An Inside Look at Tipping Habits (Infographic)
Tipping is the act of giving an amount of money to service workers for a service they’ve performed. While tipping for service isn’t mandatory, it certainly is customary for those of us in the United States to exchange cash for a service or a job well done. In fact, in a significant number of service jobs, tipping can make up a huge chunk of a person’s entire salary, which makes tipping essential in most service industries.
So as a paying customer who inevitably mingles with the service industry from time to time, it’s only natural to ask: what makes a good tip, and conversely, what makes a bad one? It’s a fine line, after all. And also: are all tips the same across the globe? How did tips even come to life? More on these below!
The History of Tipping
The earliest recorded practice of tipping dates back to 17th century Europe when guests who would opt to stay in private homes overnight would provide sums of money (known as vails) as a sign of gratitude to the homeowner’s servants. This practice then found itself adapted into London’s coffee houses, pubs, and other commercial establishments, and thus, the ancestor of the modern tip was born.

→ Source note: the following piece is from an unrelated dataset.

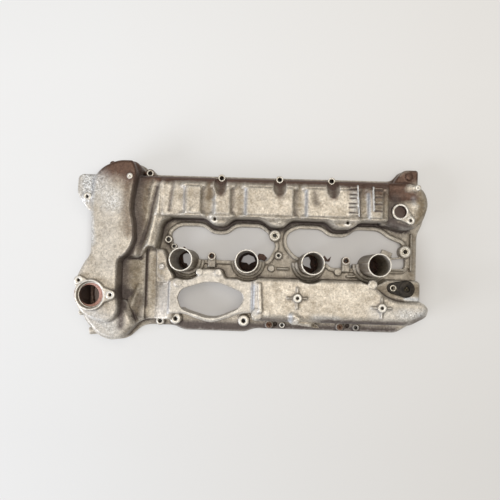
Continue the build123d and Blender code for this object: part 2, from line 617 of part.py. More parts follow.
def camshaft_sensor():
    """The plastic sensor: a flanged head on the shelf, a neck and tip through it, and a round socket."""
    top = SHELF_TOP + SENSOR_PLATE
    head = Pos(SENSOR_X, SENSOR_Y) * Circle(SENSOR_HEAD_R)
    ear = Pos(SENSOR_EAR_X, SENSOR_EAR_Y) * Circle(SENSOR_EAR_R)
    body = extrude(Pos(0, 0, SHELF_TOP) * make_hull(head.edges() + ear.edges()), SENSOR_PLATE)
    body = fillet(body.faces().sort_by(Axis.Z)[-1].edges(), SENSOR_ROUND)
    body += [
        rod(SENSOR_X, SENSOR_Y, SENSOR_CAP_R, top - 1, top + 2 * SENSOR_CAP / 3),
        rod(SENSOR_X, SENSOR_Y, SENSOR_SOCKET_R + SENSOR_SOCKET_WALL, top, top + SENSOR_CAP),
        rod(SENSOR_X, SENSOR_Y, SENSOR_NECK_R, SENSOR_TIP, SHELF_TOP),
    ]
    groove = SHELF_TOP - O_RING_DROP
    inner = SENSOR_BORE_R - 2 * O_RING_R
    return body - [
        ring(SENSOR_X, SENSOR_Y, SENSOR_NECK_R + 1, inner, groove - O_RING_R, groove + O_RING_R),
        rod(SENSOR_X, SENSOR_Y, SENSOR_SOCKET_R, top - 1, top + SENSOR_CAP + 1),
        rod(SENSOR_EAR_X, SENSOR_EAR_Y, SLEEVE_R + SLIP, SHELF_TOP - 1, top + 1),
    ]


def sensor_contacts():
    """The three pins that stand in the sensor's socket."""
    bottom = SHELF_TOP + SENSOR_PLATE - 1
    pins = [bar(SENSOR_X + dx, SENSOR_Y + dy, bottom, *CONTACT_SIZE) for dx, dy in CONTACTS]
    return Compound(children=pins)


def sensor_o_ring():
    """The rubber ring round the sensor's neck."""
    middle = Pos(SENSOR_X, SENSOR_Y, SHELF_TOP - O_RING_DROP)
    return middle * Torus(SENSOR_BORE_R - O_RING_R, O_RING_R - SLIP)


def edge_bolt(x, y):
    """A socket-head bolt in the lower edge."""
    top = EDGE_BOLT_SEAT + EDGE_BOLT_HEAD
    shank = rod(x, y, EDGE_BOLT_SHANK_R, 0, EDGE_BOLT_SEAT)
    bolt = shank + rod(x, y, EDGE_BOLT_HEAD_R, EDGE_BOLT_SEAT, top)
    bolt = chamfer(bolt.edges().filter_by(GeomType.CIRCLE).sort_by(Axis.Z)[-1], EDGE_BOLT_CHAMFER)
    hexagon = Pos(x, y, top - EDGE_BOLT_KEY_DEPTH) * RegularPolygon(EDGE_BOLT_KEY / 2, 6, major_radius=False)
    return bolt - extrude(hexagon, EDGE_BOLT_KEY_DEPTH + 1)


def baffle_plate():
    """The pressed sheet that parts the breather's oil separator from the camshaft."""
    middle_x = (BAFFLE_X[0] + BAFFLE_X[1]) / 2
    middle_y = (BAFFLE_Y[0] + BAFFLE_Y[1]) / 2
    length = BAFFLE_X[1] - BAFFLE_X[0]
    width = BAFFLE_Y[1] - BAFFLE_Y[0]
    outline = Pos(middle_x, middle_y, BAFFLE_Z) * RectangleRounded(length, width, BAFFLE_CORNER)
    sheet = extrude(outline, BAFFLE_THICK)
    beads = [bar(x, middle_y, BAFFLE_Z - BAFFLE_THICK, *BAFFLE_BEAD_SIZE) for x in BAFFLE_BEADS_X]
    holes = [rod(x, y, BAFFLE_SCREW_PILOT_R, BAFFLE_Z - 1, BAFFLE_Z + 3) for x, y in BAFFLE_SCREWS]
    return (sheet + beads) - holes


def baffle_screws():
    """The pan-head screws under the separator's sheet."""
    screws = []
    for x, y in BAFFLE_SCREWS:
        head = rod(x, y, BAFFLE_SCREW_HEAD_R, BAFFLE_Z - BAFFLE_SCREW_HEAD, BAFFLE_Z)
        screws.append(head + rod(x, y, BAFFLE_SCREW_R, BAFFLE_Z - 1, BAFFLE_Z + BAFFLE_SCREW_LENGTH))
    return Compound(children=screws)


def tube_set(names, places, outer, inner, bottom, top):
    """Named tubes of one size at several places."""
    return {name: ring(x, y, outer, inner, bottom, top) for name, (x, y) in zip(names, places)}


def all_parts():
    """Every piece of the cover under its name."""
    sleeve_top = SHELF_TOP + SENSOR_PLATE + SLEEVE_PROUD
    parts = {
        "cover_casting": cover_casting(),
        "perimeter_gasket": perimeter_gasket(),
        "camshaft_sensor": camshaft_sensor(),
        "sensor_contacts": sensor_contacts(),
        "sensor_o_ring": sensor_o_ring(),
        "sensor_sleeve": ring(SENSOR_EAR_X, SENSOR_EAR_Y, SLEEVE_R, BOLT_HOLE_R, SHELF_TOP, sleeve_top),
        "baffle_plate": baffle_plate(),
        "baffle_screws": baffle_screws(),
    }
    for index in range(TOWER_COUNT):
        parts[f"tower_seal_{index + 1}"] = tower_seal(index)
    for name, (x, y) in zip(("left", "right"), EDGE_BOLT_PLACES):
        parts[f"edge_bolt_{name}"] = edge_bolt(x, y)
    inserts = ("insert_left", "insert_right")
    sleeves = ("spacer_sleeve_middle", "spacer_sleeve_right")
    dowels = ("dowel_lower", "dowel_upper")
    parts |= tube_set(inserts, TABS, INSERT_R - SLIP, INSERT_BORE_R, INSERT_TOP - INSERT_LENGTH, INSERT_TOP)
    parts |= tube_set(sleeves, SLEEVE_PLACES, SLEEVE_R - SLIP, BOLT_HOLE_R, 0, SLEEVE_TOP)
    parts |= tube_set(dowels, DOWEL_PLACES, SLEEVE_R - SLIP, BOLT_HOLE_R, 0, DOWEL_HEIGHT)
    return parts


if __name__ == "__main__":
    os.makedirs("parts", exist_ok=True)
    for name, shape in all_parts().items():
        export_step(shape, f"parts/{name}.step")
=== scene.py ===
"""Looks of a used V8 cylinder-head cover, built on the frame of its CAD model.

Sizes in this file are millimetres in the cover's own frame: X along the coil towers, Y across the
head and Z up from the sealing face. One function turns them into Blender's metres.
"""

import logging
import math
from dataclasses import dataclass
from enum import Enum

import bmesh
import bpy
import numpy as np
from mathutils import Euler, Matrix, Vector


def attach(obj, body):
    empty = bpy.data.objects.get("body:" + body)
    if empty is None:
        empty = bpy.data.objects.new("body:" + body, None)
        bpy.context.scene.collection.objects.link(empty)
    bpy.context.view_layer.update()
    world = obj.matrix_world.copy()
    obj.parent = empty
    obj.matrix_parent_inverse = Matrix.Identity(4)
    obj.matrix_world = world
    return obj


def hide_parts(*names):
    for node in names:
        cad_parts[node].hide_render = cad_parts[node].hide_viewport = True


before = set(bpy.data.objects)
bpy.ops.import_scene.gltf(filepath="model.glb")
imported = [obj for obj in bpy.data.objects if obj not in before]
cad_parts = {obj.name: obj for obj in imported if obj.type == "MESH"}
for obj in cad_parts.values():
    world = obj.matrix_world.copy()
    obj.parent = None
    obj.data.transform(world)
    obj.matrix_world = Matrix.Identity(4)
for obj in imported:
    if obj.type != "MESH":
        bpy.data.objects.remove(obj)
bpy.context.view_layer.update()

MM = 0.001
LOG = logging.getLogger("valve_cover")

Point = tuple[float, float]
Place = tuple[float, float, float]


# ---------------------------------------------------------------- small helpers


def metres(*values: float) -> Vector:
    """Turns millimetres into a vector in metres."""
    return Vector(values) * MM


def per_metre(size_mm: float) -> float:
    """The texture scale of a pattern whose features are so many millimetres across."""
    return 1 / (size_mm * MM)


def linear(code: str) -> tuple[float, float, float, float]:
    """Turns an sRGB hex colour into linear light.

    Args:
        code: Six hex digits.

    Returns:
        Red, green, blue and an alpha of one.
    """
    channels = []
    for start in (0, 2, 4):
        value = int(code[start:start + 2], 16) / 255
        channels.append(value / 12.92 if value <= 0.04045 else ((value + 0.055) / 1.055) ** 2.4)
    return (*channels, 1.0)


def add_node(tree: bpy.types.NodeTree, kind: str, inputs: dict | None = None,
             **settings: object) -> bpy.types.Node:
    """Adds a node with its settings, constants and links.

    Args:
        tree: The node tree that gets the node.
        kind: The node's type name.
        inputs: For each input's name or number, a constant or the socket that feeds it.
        **settings: The node's own properties.

    Returns:
        The new node.
    """
    node = tree.nodes.new(kind)
    for name, value in settings.items():
        setattr(node, name, value)
    for name, value in (inputs or {}).items():
        if isinstance(value, bpy.types.NodeSocket):
            tree.links.new(value, node.inputs[name])
        else:
            node.inputs[name].default_value = value
    return node


def new_material(name: str) -> tuple[bpy.types.Material, bpy.types.NodeTree, bpy.types.NodeSocket]:
    """Makes an empty material.

    Args:
        name: The finish's name.

    Returns:
        The material, its node tree, and the Object coordinates in metres.
    """
    material = bpy.data.materials.new(name)
    material.use_nodes = True
    tree = material.node_tree
    tree.nodes.clear()
    place = add_node(tree, "ShaderNodeTexCoord").outputs["Object"]
    return material, tree, place


def finish_material(tree: bpy.types.NodeTree, inputs: dict) -> None:
    """Ends a material with its one shader.

    Args:
        tree: The material's node tree.
        inputs: The shader's inputs, as add_node takes them.
    """
    shader = add_node(tree, "ShaderNodeBsdfPrincipled", inputs)
    add_node(tree, "ShaderNodeOutputMaterial", {"Surface": shader.outputs[0]})


def object_from(mesh: bpy.types.Mesh, name: str) -> bpy.types.Object:
    """Puts a mesh in the scene as an object at the origin.

    Args:
        mesh: The mesh.
        name: The object's name.

    Returns:
        The object.
    """
    piece = bpy.data.objects.new(name, mesh)
    bpy.context.scene.collection.objects.link(piece)
    return piece


def baked(piece: bpy.types.Object) -> bpy.types.Object:
    """Applies an object's modifiers to its mesh.

    Args:
        piece: The object with live modifiers.

    Returns:
        The same object with a plain mesh and no modifiers.
    """
    bpy.context.view_layer.update()
    graph = bpy.context.evaluated_depsgraph_get()
    shaped = piece.evaluated_get(graph)
    mesh = bpy.data.meshes.new_from_object(shaped, preserve_all_data_layers=True, depsgraph=graph)
    old = piece.data
    piece.modifiers.clear()
    piece.data = mesh
    bpy.data.meshes.remove(old)
    return piece


def merged_copy(node: str, name: str) -> bpy.types.Object:
    """Copies a CAD node's triangles into a new closed mesh.

    Args:
        node: The CAD node.
        name: The new object's name.

    Returns:
        The new object, with its doubles merged.
    """
    copy = bmesh.new()
    copy.from_mesh(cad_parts[node].data)
    bmesh.ops.remove_doubles(copy, verts=copy.verts, dist=0.002 * MM)
    mesh = bpy.data.meshes.new(name)
    copy.to_mesh(mesh)
    copy.free()
    mesh.materials.clear()
    for layer in list(mesh.color_attributes):
        mesh.color_attributes.remove(layer)
    return object_from(mesh, name)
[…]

There aren’t many records on how this practice made its way from old Europe to America-- some say it’s due to some European visitors spreading the practice, while others say it roots from wealthy Americans who were able to go to Europe and experience their culture-- but historians are sure that there has been no mention of it before the 1840s. Fresh out of the Civil War, American employers heavily embraced tipping, especially since it allowed them to keep their employees at low wages, and additionally, it was believed that this system motivated their employees to perform better. However, a lot were against tipping due to the justification of low wages, apart from the practice being notably “unamerican”. Nevertheless, tipping became a popular and widespread practice, making its way to the 21st century with more humane implementations.
Contrarily, the negative sentiments on tipping made their way to Europe back in the early days and ironically caused the practice to be eradicated from its homeland, which is why nowadays, it’s very rare to see any waiters soliciting tips in European restaurants.
Of course, the general perspective regarding tipping varies depending on the country. Some countries don’t practice tipping but instead have a general service charge, and a fraction of such countries even find it rude to tip! Some countries, like the US, practice tipping heavily-- even finding it rude to NOT leave a tip! Some countries are more lenient and practice both, pushing the decision of “do or don’t” to restaurant and service industry owners instead. The difference is staggering, which is why it’s important to brush up on a country’s tipping culture before getting on that plane!
Since it’s become infused in our own culture, it’s not a surprise that a lot of interesting tipping statistics appear here and there. For example: did you know that men, albeit slightly, tip more than women? However, when it comes down to the amount, women are the more generous ones, with 66.29% claiming they tip 18% or more on average, compared to 61.87% of men who say the same.
On average, around 43% of the adult population tip their wait staff an average of 18%-21.9%. And interestingly, about 7% of Americans aged 18 and above claimed that they do not tip at all!
Celebrity tippers are another interesting case-- it is a fun fact that former US President Barack Obama has tipped around 900% for a single beer! And actress Drew Barrymore is also known to give 100% tips!
According to 2020 data, restaurants are known to receive the highest amount of tips, with a tipping rate of 79%, followed by hair salons and barbershops down at 62%. Coffee shops and hotels are down low with a 25% tipping rate. This must be due to the fact that 85-100% of a waiter’s salary is made up of tips, compared to coffee baristas’ 20-40%. It’s also heartwarming to know that 99.5% of people tip waiters! On the other hand, 60% tip baristas, and 95% percent tip delivery staff (whose salary is made up of 30-70% tips).
As of 2019, New Hampshire’s standard tipping percentage is the greatest among all states, up at 20.47%, with the worst being Idaho at 16.71%. Fortunately, every state does above the standard tipping percentage of 15%.
Best Practices and Common Courtesy
So how exactly do we know how much to give? What amount is courteous, and what amount is considered rude and offensive?
Since 15% is considered a standard across the US for restaurant crew, a good range is 15%-20%. You may choose not to tip if you don’t like the service, however, it’s definitely considered bad practice no matter how bad the quality of service is. Also, this is likely to be frowned upon by your peers, which is good to keep in mind if you want to impress them.
As for the valet or for the restroom attendant, a $1 tip is standard.